Yeah, this is the other thing that kills winter range. In a combustion engine you warm the cabin through waste heat from the engines. EVs do not produce enough waste heat to do this, and the motors only produce waste heat when being driven anyways. So you sacrifice some battery charge to warm up your cabin.
Haha. To repeat the advice one guy teaching me energy stuff said
Find the paper. Read the abstract and the intro. Read the results/conclusion. Skip the rest.
The intro often has good summaries of other people’s results as well in plain language.
For additional context, I was reading about using car batteries as vehicle to grid services to operate as large fleets of grid batteries.
There’s been a LOT of work trying to understand whether this degrades the batteries to any meaningful extent, and from what I could see, it was a big “we can’t tell. It’s too complicated”
Whether that can extrapolate to full vs 80% charging I don’t know.

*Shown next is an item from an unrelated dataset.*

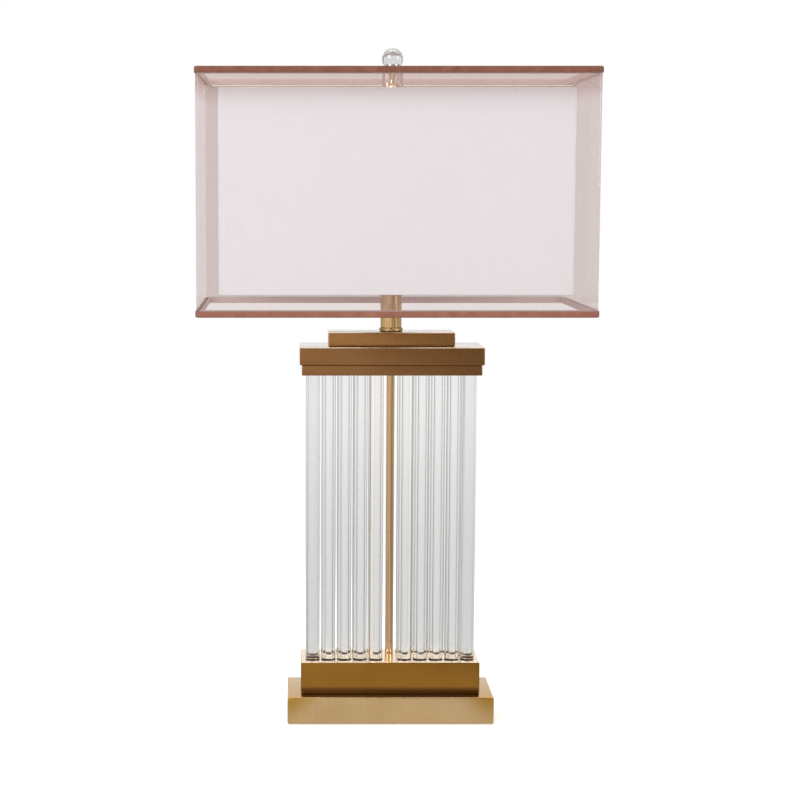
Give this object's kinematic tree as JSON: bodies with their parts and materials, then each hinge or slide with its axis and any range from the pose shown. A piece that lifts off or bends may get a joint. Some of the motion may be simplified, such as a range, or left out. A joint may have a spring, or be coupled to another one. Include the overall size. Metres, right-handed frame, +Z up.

Yeah. It’ll be interesting to see what the disposition of EV batteries looks like long term. I’m not sure how practical recycling of them is. There’s still lots of good lithium in that pack even if the battery is 70% of it’s initial capacity. Can it be recycled out for cheaper than it is to mine it from the ground? I’m not sure. The latest buzz is around using retired car batteries as grid storage. Stock up that solar and wind power for when it’s needed most. A degraded battery is better than no battery.
I think vehicle to grid is mostly dead if I had to guess. It was a neat idea but the implementation of it was always going to be very complex, both in the technical side of having two way energy transfer at charging points, and in the context of “I paid for that juice fuck you don’t take it, even if it’s only 3%” The grid has other possibly more efficient means of handling peak demand, one of which may be the aforementioned retired EV batteries.
Hmm. I’m more bullish. When you look at total size of all the EVs charging, it’s too significant for a heavy renewables grid to be ignored. So there will be big money in making it work and paying customers to do so.
Of course, customers not getting all the smart stuff that the energy nerds try and force on them is par for the course,.
We write software that controls distributed energy resources, treating them as virtual power plants and using it to supplement load for utility companies. Pretty cool stuff.
I don’t remember the city, but there is a city in California that has a lot of electric busses which we’re going to use as a battery to put energy back in the grid when needed. I should have paid more attention during the all hands, but come on, who does that?